I just can't come up with a response to that kind of bravery and determination. Nothing I could do or say feels like enough. I told him I was so proud of him, and I thanked him over and over again, and I told him he can have whatever he wants for a whole week, no holds barred. I promised to never ever make cheese in the sink again. But really, I'm just speechless. A small part of me would rather he had called a plumber and let somebody else freak out under the house, but most of me is incredibly grateful and admiring. Homero is really something else, he really is. He's macho in the very best sense of the word. No, there's a better word, from my Eastern European Yiddish speaking ancestors: he's a mensch. My husband is 100% mensch.
O MORNING STAR
1 day ago
6 comments:
Well done Homero! That's a good story and it reminded me of an episode of my own horrified heroism. The cottage where we spent our summers had an old hand-dug, stone-lined well. It was covered with an enormous flagstone, but one time a rabbit had managed to fall in and foul the water. I was a teenager, skinniest and with bones that would be the quickest to knit, so the men sent me down to fish out the putrefying mess. We lowered Stan's longest extension ladder into the well (he was a carpenter), but that still left a long ways for me to climb down to reach the top of the ladder. But they tied a clothesline around my chest and down I went.
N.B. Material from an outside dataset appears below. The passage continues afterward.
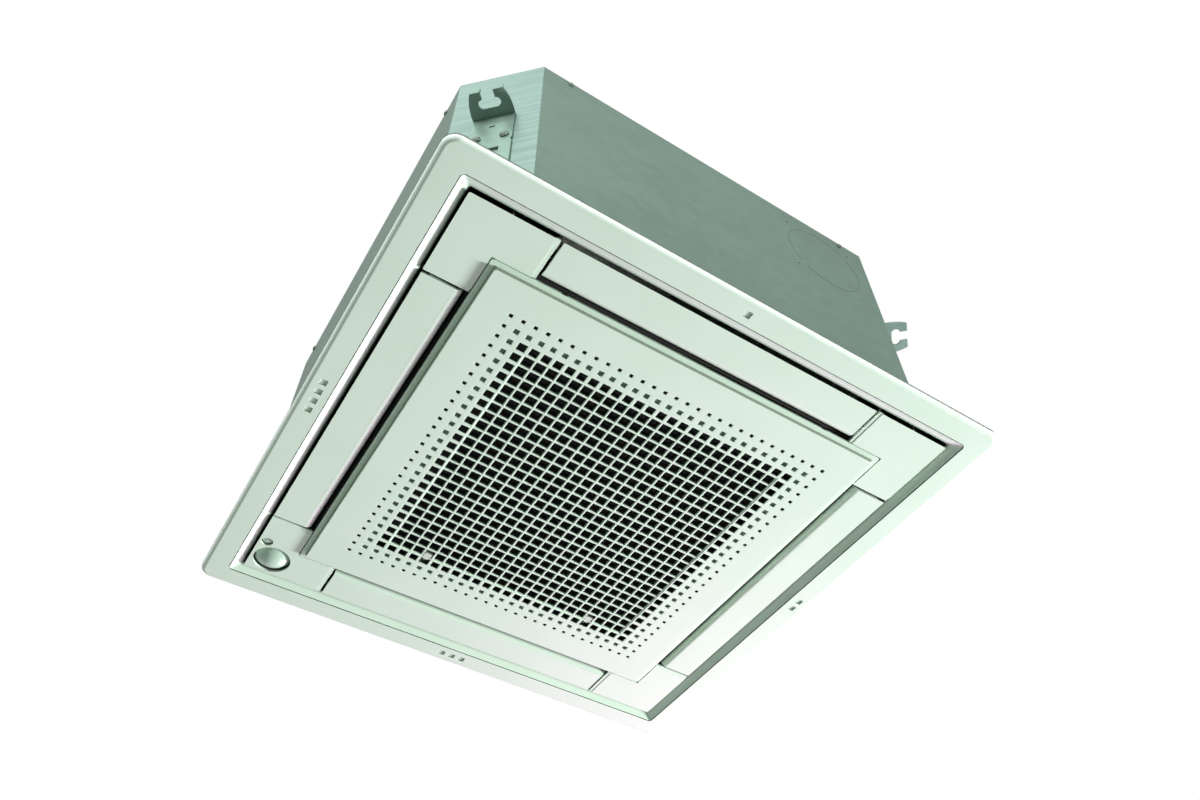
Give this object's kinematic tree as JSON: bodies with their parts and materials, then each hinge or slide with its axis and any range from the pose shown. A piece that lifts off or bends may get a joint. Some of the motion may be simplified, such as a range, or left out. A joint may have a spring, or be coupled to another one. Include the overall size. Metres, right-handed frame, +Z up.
{
  "type": "ceiling cassette air conditioner",
  "caption": "Square ceiling cassette air conditioner: a flat panel with air flaps round a hinged perforated suction grille, under a boxy unit with hanger hooks.",
  "frame": {"origin": "centre of the suction grille's face, the lowest plane of the object", "axes": "+Z up into the ceiling; +X from the side with four marks on its border towards the side with two, through the refrigerant pipes; +Y from the grille's hinge towards its latches"},
  "size_m": [0.62, 0.62, 0.308],
  "materials": {
    "plastic_white": "fine satin moulded plastic",
    "plastic_grey": "satin moulded plastic",
    "plastic_dark": "dark matt plastic",
    "filter_plastic": "dark matt plastic",
    "fan_plastic": "glass-filled plastic",
    "zinc_sheet": "galvanised sheet with a grey-green lacquer",
    "zinc_bright": "bright galvanised sheet",
    "steel": "plated steel",
    "motor_can": "moulded stator with metal covers",
    "aluminium_fins": "plain aluminium fins",
    "copper": "copper tube",
    "brass": "turned brass",
    "foam_white": "polystyrene foam",
    "foam_black": "closed-cell foam",
    "rubber_black": "soft rubber",
    "board_green": "circuit board",
    "lens": "glossy milky plastic",
    "pump_blue": "moulded plastic"
  },
  "bodies": {
    "unit": {"heat_exchanger": "aluminium_fins", "casing_shell": "zinc_sheet", "top_plate": "zinc_sheet", "foam_liner": "foam_white", "hanger_bracket_1": "zinc_bright", "hanger_bracket_2": "zinc_bright", "hanger_bracket_3": "zinc_bright", "hanger_bracket_4": "zinc_bright", "casing_screws": "steel", "coil_end_plates": "zinc_bright", "coil_bends": "copper", "gas_pipe": "copper", "liquid_pipe": "copper", "flare_unions": "brass", "pipe_cover": "zinc_bright", "drain_pan": "foam_white", "drain_pipe": "plastic_grey", "drain_pump": "plastic_grey", "float_stem": "plastic_grey", "bell_mouth": "plastic_grey", "fan_motor": "motor_can", "motor_feet": "rubber_black", "control_box": "zinc_bright", "control_lid": "zinc_bright", "control_board": "board_green", "air_thermistor": "plastic_dark", "panel_frame": "plastic_white", "panel_seal": "foam_black", "corner_cover_12": "plastic_white", "corner_cover_23": "plastic_white", "corner_cover_34": "plastic_white", "corner_cover_41": "plastic_white", "flap_motor_1": "steel", "flap_motor_2": "steel", "flap_motor_3": "steel", "flap_motor_4": "steel", "flap_bushes": "plastic_grey", "sensor_dome": "lens", "sensor_housing": "plastic_dark", "floor_lens": "lens", "panel_screws": "steel"},
    "fan": {"turbo_fan": "fan_plastic", "motor_shaft": "steel", "fan_nut": "steel"},
    "pump_rotor": {"pump_impeller": "pump_blue"},
    "float": {"float_ring": "foam_white"},
    "flap_1": {"flap_1": "plastic_white", "flap_shaft_1": "steel"},
    "flap_2": {"flap_2": "plastic_white", "flap_shaft_2": "steel"},
    "flap_3": {"flap_3": "plastic_white", "flap_shaft_3": "steel"},
    "flap_4": {"flap_4": "plastic_white", "flap_shaft_4": "steel"},
    "grille": {"suction_grille": "plastic_white", "hinge_pins": "steel", "filter_frame": "filter_plastic", "filter_net": "filter_plastic"},
    "latch_left": {"latch_left": "plastic_grey"},
    "latch_right": {"latch_right": "plastic_grey"}
  },
  "joints": [
    {"name": "fan_spin", "type": "hinge", "parent": "unit", "child": "fan", "pos_m": [0, 0, 0.2], "axis": [0, 0, 1], "continuous": true},
    {"name": "flap_1_swing", "type": "hinge", "parent": "unit", "child": "flap_1", "pos_m": [0, -0.237, 0.0135], "axis": [1, 0, 0], "range_deg": [0, 65]},
    {"name": "flap_2_swing", "type": "hinge", "parent": "unit", "child": "flap_2", "pos_m": [0.237, 0, 0.0135], "axis": [0, 1, 0], "range_deg": [0, 65]},
    {"name": "flap_3_swing", "type": "hinge", "parent": "unit", "child": "flap_3", "pos_m": [0, 0.237, 0.0135], "axis": [-1, 0, 0], "range_deg": [0, 65]},
    {"name": "flap_4_swing", "type": "hinge", "parent": "unit", "child": "flap_4", "pos_m": [-0.237, 0, 0.0135], "axis": [0, -1, 0], "range_deg": [0, 65]},
    {"name": "grille_swing", "type": "hinge", "parent": "unit", "child": "grille", "pos_m": [0, -0.2215, 0.0064], "axis": [-1, 0, 0], "range_deg": [0, 90]},
    {"name": "latch_left_slide", "type": "slide", "parent": "grille", "child": "latch_left", "axis": [0, -1, 0], "range_m": [0, 0.005], "stiffness_N_per_m": 300, "springref_m": -0.002},
    {"name": "latch_right_slide", "type": "slide", "parent": "grille", "child": "latch_right", "axis": [0, -1, 0], "range_m": [0, 0.005], "stiffness_N_per_m": 300, "springref_m": -0.002},
    {"name": "pump_spin", "type": "hinge", "parent": "unit", "child": "pump_rotor", "pos_m": [0.214, 0.214, 0.1], "axis": [0, 0, 1], "continuous": true},
    {"name": "float_lift", "type": "slide", "parent": "unit", "child": "float", "axis": [0, 0, 1], "range_m": [0, 0.0075]}
  ]
}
It says something about that horror of that climb that I have no recollection of actually dealing with the rabbit.
He is a hero!
He is a hero!
Andy, I read your story to Homero. That's a good one too. Amazing what we do when we have to .... well, some of us ;)
Great story! My husband has crawled under his mother's house into a dark, dank crawl space many times. But last year we remolded her house from top to bottom (literally) and made the crawl space deeper, smoother, and hung lots of lights. :) And you're right...men like that are heroes!